UMass Lowel poll shows Americans nearly split on support of American involvement in Ukraine
LOWELL – Americans are nearly evenly split on their opinion of the country’s potential involvement in the war in Ukraine, according to a recent national survey conducted at UMass Lowell.
Just under half of people surveyed, 46%, said they favored creating a no-fly zone in Ukrainian airspace, increasing U.S. involvement. Uniquely, the poll found that there was no significant difference in opinion between Republican and Democratic voters.
“On nearly every other issue we find a really sharp partisan divide but on this issue we don’t,” said John Cluverius, associate director of UMass Lowell’s Center for Public Policy, which conducted the poll. “Voters don’t know a lot about Ukraine and there also isn’t an obvious Democratic position and obvious Republican position on the issue.
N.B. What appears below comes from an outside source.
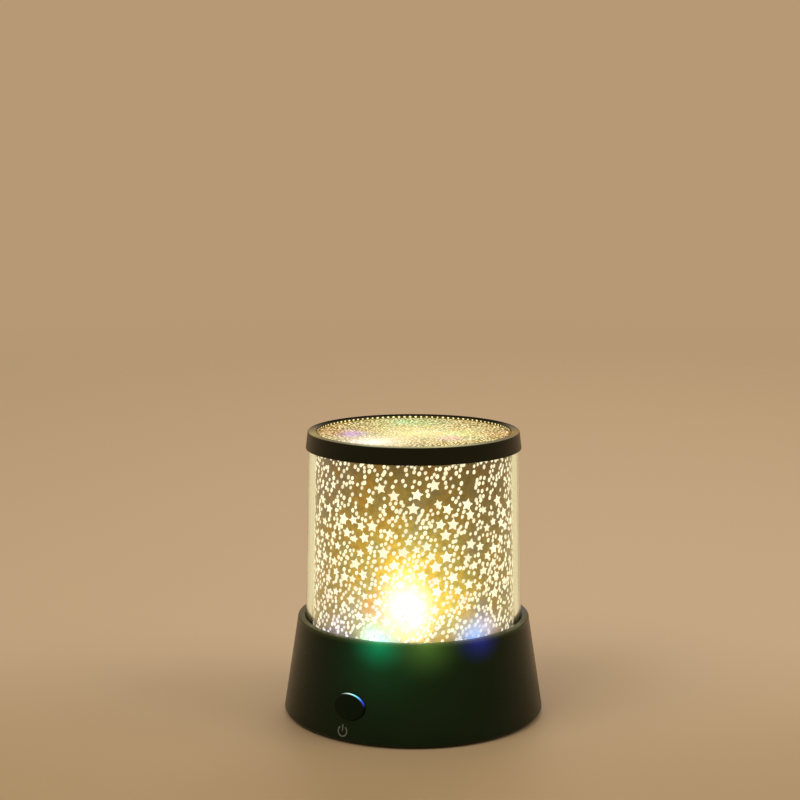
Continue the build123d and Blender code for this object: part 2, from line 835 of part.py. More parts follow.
# ================================================================ mode button and switch
def make_mode_button():
    crown_top = base_radius(base_bottom) + button_proud
    with BuildPart() as crown:
        with BuildSketch(Plane.XZ):
            with BuildLine():
                Polyline(
                    (0, base_bottom),
                    (crown_top, base_bottom),
                    (ledge_radius + button_proud, ledge_height),
                    (0, ledge_height),
                    close=True,
                )
            make_face()
        revolve(axis=Axis.Z)
    with BuildPart() as mode_button:
        with BuildSketch(button_plane.offset(collar_end)):
            Ellipse(button_width / 2, button_tall / 2)
        extrude(amount=collar_depth + 4 * button_proud)
        add(crown.part, mode=Mode.INTERSECT)
        rim = mode_button.faces().sort_by(Axis(button_plane.origin, button_plane.z_dir))[-1].edges()
        fillet(rim, button_edge_round)
        with BuildSketch(button_plane.offset(collar_end)):
            Ellipse(button_width / 2 + button_flange_rim, button_tall / 2 + button_flange_rim)
        extrude(amount=-button_flange)
        with BuildSketch(button_plane.offset(collar_end - button_flange)):
            Circle(button_post_diameter / 2)
        extrude(amount=-button_post)
    mode_button.part.label = "mode_button"
    export_step(mode_button.part, "parts/mode_button.step")


def make_switch_plunger():
    with BuildPart() as switch_plunger:
        with BuildSketch(button_plane.offset(plunger_front)):
            Circle(plunger_diameter / 2)
        extrude(amount=-(plunger_proud + plunger_hidden))
    switch_plunger.part.label = "switch_plunger"
    export_step(switch_plunger.part, "parts/switch_plunger.step")


def make_switch_body():
    pocket = plunger_hidden + button_travel + plunger_play
    with BuildPart() as switch_body:
        with BuildSketch(button_plane.offset(switch_front)):
            RectangleRounded(switch_size, switch_size, 0.8)
        extrude(amount=-switch_depth)
        with BuildSketch(button_plane.offset(switch_front)):
            Circle(plunger_diameter / 2 + plunger_play)
        extrude(amount=-pocket, mode=Mode.SUBTRACT)
    switch_body.part.label = "switch_body"
    export_step(switch_body.part, "parts/switch_body.step")


def make_switch_board():
    with BuildPart() as switch_board:
        with BuildSketch(button_plane.offset(switch_back)):
            Rectangle(switch_board_width, switch_board_height)
        extrude(amount=-switch_board_thickness)
    switch_board.part.label = "switch_board"
    export_step(switch_board.part, "parts/switch_board.step")


# ================================================================ power inlet
def make_dc_jack():
    with BuildPart() as dc_jack:
        with BuildSketch(jack_plane.offset(pad_face)):
            RectangleRounded(*jack_body, 0.6)
        extrude(amount=-jack_depth)
        with BuildSketch(jack_plane.offset(pad_face)):
            Circle(jack_nose_diameter / 2)
        extrude(amount=nose_front - pad_face)
        with BuildSketch(jack_plane.offset(nose_front)):
            Circle(jack_bore / 2)
        extrude(amount=-jack_bore_depth, mode=Mode.SUBTRACT)
    dc_jack.part.label = "dc_jack"
    export_step(dc_jack.part, "parts/dc_jack.step")


def make_dc_jack_pin():
    with BuildPart() as dc_jack_pin:
        with BuildSketch(jack_plane.offset(bore_floor)):
            Circle(jack_pin_diameter / 2)
        extrude(amount=jack_bore_depth - jack_pin_inset)
        fillet(dc_jack_pin.faces().sort_by(Axis.Y)[-1].edges(), jack_pin_diameter / 5)
    dc_jack_pin.part.label = "dc_jack_pin"
    export_step(dc_jack_pin.part, "parts/dc_jack_pin.step")


# ================================================================ wires
def arc_radii(points):
    """The arc at each corner: a share of the shorter run beside it."""
    radii = []
    for before, corner, after in zip(points, points[1:], points[2:]):
        first = Vector(*corner) - Vector(*before)
        second = Vector(*after) - Vector(*corner)
        turn = radians(first.get_angle(second))
        radii.append(wire_arc_share * min(first.length, second.length) / tan(turn / 2))
    return radii


def make_wire(name, points):
    """A wire of straight runs joined by tangent arcs."""
    with BuildPart() as wire:
        with BuildLine():
            route = FilletPolyline(*points, radius=arc_radii(points))
        with BuildSketch(Plane(origin=route @ 0, z_dir=route % 0)):
            Circle(wire_diameter / 2)
        sweep(path=route)
    wire.part.label = name
    export_step(wire.part, f"parts/{name}.step")


def make_lead(name, start, landing):
    """A lead that rises from its start, runs level and ends under the LED board."""
    run_z = board_under - wire_run_depth
    make_wire(name, [start, (start[0], start[1], run_z), (*landing, run_z), (*landing, board_under)])


def make_wires():
    tail_top = contact_bottom + contact_height + contact_tail
    tail_y = (box_inner_length - contact_sheet) / 2
    make_lead("battery_lead_red", (cell_pitch, -tail_y, tail_top), battery_landings[0])
    make_lead("battery_lead_black", (-cell_pitch, tail_y, tail_top), battery_landings[1])
    board_middle = switch_board_back + switch_board_thickness / 2
    board_edge = switch_board_bottom + switch_board_height
    spread = degrees(asin(switch_lead_pitch / 2 / board_middle))
    outer = hypot(board_middle, switch_lead_pitch / 2)
    for side, name, landing in zip((-1, 1), ("left", "right"), switch_landings):
        start = place(outer, button_angle + side * spread)
        make_lead(f"switch_lead_{name}", (*start, board_edge), landing)
    lug_y = pad_face - jack_depth + jack_lug_inset
    lug_top = jack_height + jack_body[1] / 2
    for side, name, landing in zip((1, -1), ("red", "black"), jack_landings):
        make_lead(f"jack_lead_{name}", (side * jack_lead_pitch / 2, lug_y, lug_top), landing)


# ================================================================ shade
def make_clear_shade():
    """The clear moulded tube, closed by a top plate and stepped in where the cap ring sits."""
    with BuildPart() as clear_shade:
        with BuildSketch(Plane.XZ):
            with BuildLine():
                Polyline(
                    (0, plate_under),
                    (0, disc_under),
                    (neck_radius, disc_under),
                    (neck_radius, cap_bottom),
                    (tube_radius(cap_bottom), cap_bottom),
                    (tube_radius(seat_z), seat_z),
                    (tube_inner_radius(seat_z), seat_z),
                    (tube_inner_radius(plate_under), plate_under),
                    close=True,
                )
            make_face()
        revolve(axis=Axis.Z)
    clear_shade.part.label = "clear_shade"
    export_step(clear_shade.part, "parts/clear_shade.step")


def make_cap_ring():
    """The black ring that holds the film disc on the shade's top plate."""
    with BuildPart() as cap_ring:
        with BuildSketch(Plane.XZ):
            with BuildLine():
                Polyline(
                    (cap_bore_radius, cap_bottom),
                    (cap_skirt_radius, cap_bottom),
                    (cap_top_radius, overall_height),
                    (cap_lip_radius, overall_height),
                    (cap_lip_radius, lip_under),
                    (cap_bore_radius, lip_under),
                    close=True,
                )
            make_face()
        revolve(axis=Axis.Z)
        rims = cap_ring.edges().filter_by(GeomType.CIRCLE).group_by(Axis.Z)[-1]
        fillet(rims, cap_edge_round)
    cap_ring.part.label = "cap_ring"
    export_step(cap_ring.part, "parts/cap_ring.step")


def make_star_film_sleeve():
    top = plate_under - film_end_gap
    bottom = seat_z + film_end_gap
    with BuildPart() as star_film_sleeve:
        with BuildSketch(Plane.XZ):
            with BuildLine():
                Polyline(
                    (film_radius(bottom), bottom),
                    (film_radius(top), top),
                    (film_radius(top) - film_thickness, top),
                    (film_radius(bottom) - film_thickness, bottom),
                    close=True,
                )
            make_face()
        revolve(axis=Axis.Z)
    star_film_sleeve.part.label = "star_film_sleeve"
    export_step(star_film_sleeve.part, "parts/star_film_sleeve.step")


def make_star_film_disc():
    with BuildPart() as star_film_disc:
        with BuildSketch(Plane.XY.offset(disc_under)):
            Circle(neck_radius - disc_play)
        extrude(amount=film_thickness)
    star_film_disc.part.label = "star_film_disc"
    export_step(star_film_disc.part, "parts/star_film_disc.step")


# ================================================================ write every piece
os.makedirs("parts", exist_ok=True)

make_base_shell()
make_reflector_disc()
make_led_board()
make_board_screws()
make_led("centre_led", led_places[0], centre_spacer)
for colour, led_place in zip(("green", "blue", "red"), colour_led_places):
    make_led(f"{colour}_led", led_place, colour_spacer)
make_spacers("centre_led_spacer", led_places[:1], centre_spacer)
make_spacers("colour_led_spacers", colour_led_places, colour_spacer)
make_led_resistors()
make_controller_chip()
make_bottom_cover()
make_cover_screws()
make_rubber_feet()
for cell_index, cell_side in enumerate(("left", "middle", "right")):
    make_cell(f"aa_cell_{cell_side}", cell_index)
make_contact("contact_negative", [0], 1, True)
make_contact("contact_bridge_front", [0, 1], -1, False)
make_contact("contact_bridge_rear", [1, 2], 1, False)
make_contact("contact_positive", [2], -1, True)
make_battery_door()
make_door_screw()
make_mode_button()
make_switch_plunger()
make_switch_body()
make_switch_board()
make_dc_jack()
make_dc_jack_pin()
make_wires()
make_clear_shade()
make_cap_ring()
make_star_film_sleeve()
make_star_film_disc()
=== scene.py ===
# %% [markdown]
# # Star night light projector: finishes and fine detail
#
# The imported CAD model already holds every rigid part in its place. This lesson leaves those parts where
# they are, gives each one the finish of its real material, and adds what is too thin or too fine for CAD:
# the rolled star film, its lit windows and the printed mark under the button. All lengths are in metres.

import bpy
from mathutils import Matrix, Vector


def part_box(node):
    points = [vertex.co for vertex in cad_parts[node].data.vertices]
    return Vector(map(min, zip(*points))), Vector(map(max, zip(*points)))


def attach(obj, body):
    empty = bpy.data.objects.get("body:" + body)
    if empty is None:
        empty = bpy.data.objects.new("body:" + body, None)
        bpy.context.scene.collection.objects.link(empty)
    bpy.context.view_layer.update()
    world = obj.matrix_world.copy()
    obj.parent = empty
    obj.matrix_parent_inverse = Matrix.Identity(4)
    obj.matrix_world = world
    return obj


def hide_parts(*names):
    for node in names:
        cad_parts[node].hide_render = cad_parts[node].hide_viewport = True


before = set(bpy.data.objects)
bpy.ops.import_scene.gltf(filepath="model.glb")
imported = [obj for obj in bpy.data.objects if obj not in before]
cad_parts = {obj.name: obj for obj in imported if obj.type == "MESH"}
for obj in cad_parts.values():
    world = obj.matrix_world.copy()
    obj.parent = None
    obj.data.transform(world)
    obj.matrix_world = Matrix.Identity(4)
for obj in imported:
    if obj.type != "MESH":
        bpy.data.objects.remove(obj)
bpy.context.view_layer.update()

# %% Modules for the cells below
import math
import random

import bmesh
import bpy
from mathutils import Matrix, Vector, noise

print("nodes in the frame:", len(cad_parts))

# %% [markdown]
# ## Camera
#
# The lamp is seen from a little above the table through a long lens, so that its round rims show as
# narrow ellipses. The camera could be aimed with a Track To constraint. Typed numbers are used instead,
# because they stay the same when a part is added.

# %% Camera
camera_data = bpy.data.cameras.new("camera")
camera_data.lens = 78.13
camera_data.sensor_width = 36.0
camera_data.clip_start = 0.01
camera_place = (-0.005974, -0.754494, 0.248625)
camera_tilt = math.radians(81.77)
camera = bpy.data.objects.new("camera", camera_data)
camera.location = camera_place
camera.rotation_euler = (camera_tilt, 0.0, 0.0)
bpy.context.collection.objects.link(camera)
bpy.context.scene.camera = camera
print("camera looks from", tuple(round(value, 3) for value in camera_place))


# %% [markdown]
# ## Small helpers for node trees
#
# A material is a tree of nodes. Adding a node, setting it and joining it takes three or four lines each
# time, so these helpers do it in one. A plain number is set on the socket, and the output of another node
# is linked to it.

# %% Node helpers
def linear(red, green, blue):
    """A colour as it looks on a screen, 0 to 255, turned into the linear values that nodes use."""
    def one(value):
        value /= 255
        return value / 12.92 if value <= 0.04045 else ((value + 0.055) / 1.055) ** 2.4
    return (one(red), one(green), one(blue), 1.0)


def feed(tree, socket, value):
    """Sets a plain value on a socket, or links another node's output to it."""
    if isinstance(value, bpy.types.NodeSocket):
        tree.links.new(value, socket)
    else:
        socket.default_value = value


def wire(tree, node, inputs):
    """Feeds several inputs of a node, each given by its name or its number."""
    for name, value in inputs.items():
        feed(tree, node.inputs[name], value)


def put(tree, kind, inputs=None, **settings):
    """Adds a shader node, sets its options and feeds its inputs."""
    made = tree.nodes.new("ShaderNode" + kind)
    for name, value in settings.items():
        setattr(made, name, value)
    wire(tree, made, inputs or {})
    return made


print("a screen grey of 128 is", round(linear(128, 128, 128)[0], 3), "in the nodes")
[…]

There’s still a lot of space for the Democratic president to choose to do this or not.”
Respondents were also close to an even split regarding President Joe Biden’s handling of the war in Ukraine, with 48% saying they approve and 52% saying they disapprove.
The poll, which also asked respondents about domestic issues such as political reform, favorability of certain politicians and the handling of the COVID-19 pandemic, was conducted as a follow-up to another completed in October 2020.
In addition to the handling of a potential no-fly zone, 74% of those surveyed said the country should either “definitely” or “probably” continue sanctions on Russian fuel, even if it meant the continued rise of prices at the gas pump. Once again, these answers showed no major difference between political parties.
Cluverius said he believed if Biden had already imposed a no-fly zone, there might have been more of a divide, with voters following the president that they supported.
“It also helps to chase away these ghosts of the idea that Republicans view Vladimir Putin particularly favorably or are particularly pro-Russia. There was a shift of more Republicans having favorable views of Putin and of Russia under Donald Trump,” he said. “But not all Republican voters feel that way or think that way, and aside from that, most Republican voters aren’t reading op-eds by pro-Putin conservative intellectuals.
“In general, throughout their history, American conservatives and the Republican party have been very skeptical of broad-base Russian power, even after the end of the Cold War,” Cluverius added.
On the domestic side, the poll found that Americans are generally in favor of certain political reforms. Sixty-four percent supported expanding vote-by-mail options, 59% supported electing the president through popular vote, 59% supported same-day voter registration, 59% believed the country would be better with more than two competitive political parties and 58% supported automatic voter registration. Ranked-choice voting was supported by slightly less than half of respondents at 44%.
Seventy-one percent of respondents said they were in favor of term limits for Supreme Court justices, although only 47% were in favor of expanding the court from nine to 13 justices. Cluverius said this was a change from the 2020 survey, in which a slight majority favored adding more justices.
“At that point, most Democrats believed that Joe Biden would win the election, but most Republicans believed that Donald Trump would win the election. So implementation of a court packing plan would have favored whoever the next president would be,” he said. “Now, we really see a lot fewer Americans supporting that expansion, especially on the Republican side.”
Cluverius said one of the most intriguing implications based on the poll results was that Democrats may hold onto their Congressional majority during this fall’s midterm elections.
Of all the politicians included in the survey, none received a net positive rating: on the Democratic side, Biden received negative seven points, Vice President Kamala Harris negative 15, Speaker of the House Nancy Pelosi negative 23 points and Senate Majority Leader Chuck Schumer negative 16 points.
For the Republicans, Senate Minority Leader Mitch McConnell received negative 47 points, House Minority Leader Kevin McCarthy negative 15 points, former President Donald Trump negative 16 points and Florida Gov. Ron DeSantis negative three points.
In addition, poll respondents were split 50-50 on whether they viewed the government’s handling of the COVID-19 pandemic favorably, although this was a slightly more positive view than reflected in the 2020 poll results.
“If you had asked me as a political scientist, are the Democrats going to hold onto their majority in the House, I would say almost certainly not. But if the results of this poll hold, the answer is a more uncertain maybe,” Cluverius said. “Americans are frustrated with the lack of momentum in the Biden policy agenda, but they’re also worried about a return to a Donald Trump-like Republican party and there isn’t a clearly identified Republican party leader that American voters generally feel good about.”